Start with a backlog reset, then keep the routine lean:

  1. Clear the old pile first. If you already have months of paper slips, emailed receipts, and camera-roll photos, batch them by month or by card statement before you scan anything. Work oldest to newest so matching transactions stays realistic.
  2. Capture receipts right after the purchase. A receipt scanner for 1099 contractors is most useful when it becomes part of the purchase moment, not a quarter-end cleanup project.
  3. Run one short weekly review. Categorize while the expense is still fresh, add the business purpose, and catch unreadable or duplicate uploads before they pile up.
  4. Export or reconcile monthly. By tax season, you want a clean file you can review, not a shoebox you have to decode.

If some documentation is incomplete, do not let that stall the whole system. Mark the expense for follow-up, keep the card or bank record, and use a short note for business purpose while it is still clear. For the edge case itself, see what to do when a business receipt is missing.

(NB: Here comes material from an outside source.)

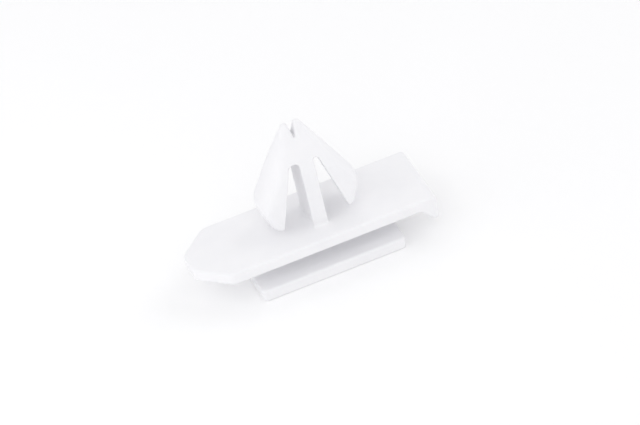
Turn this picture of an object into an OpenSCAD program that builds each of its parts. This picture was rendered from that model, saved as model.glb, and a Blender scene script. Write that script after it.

Use this final filter when choosing a tool:

  • Storage-first scanner: Best if you mainly need digital copies and basic search, and you are comfortable reviewing categories manually later.
  • Bookkeeping-first app: Best if you want receipts tied to transactions inside your books and you already manage expenses inside accounting software.
  • Archive-focused service: Best if your priority is preserving readable records for audit support and long-term retrieval, not detailed export.
  • Structured extraction platform: Best if you need backlog batches processed faster and want tax-ready exports with fields your accountant can actually sort, review, and import.

Pick the category that matches the handoff you need at year-end. The more your process depends on sorting, reviewing, and exporting receipt data, the more you should favor structured extraction over storage alone.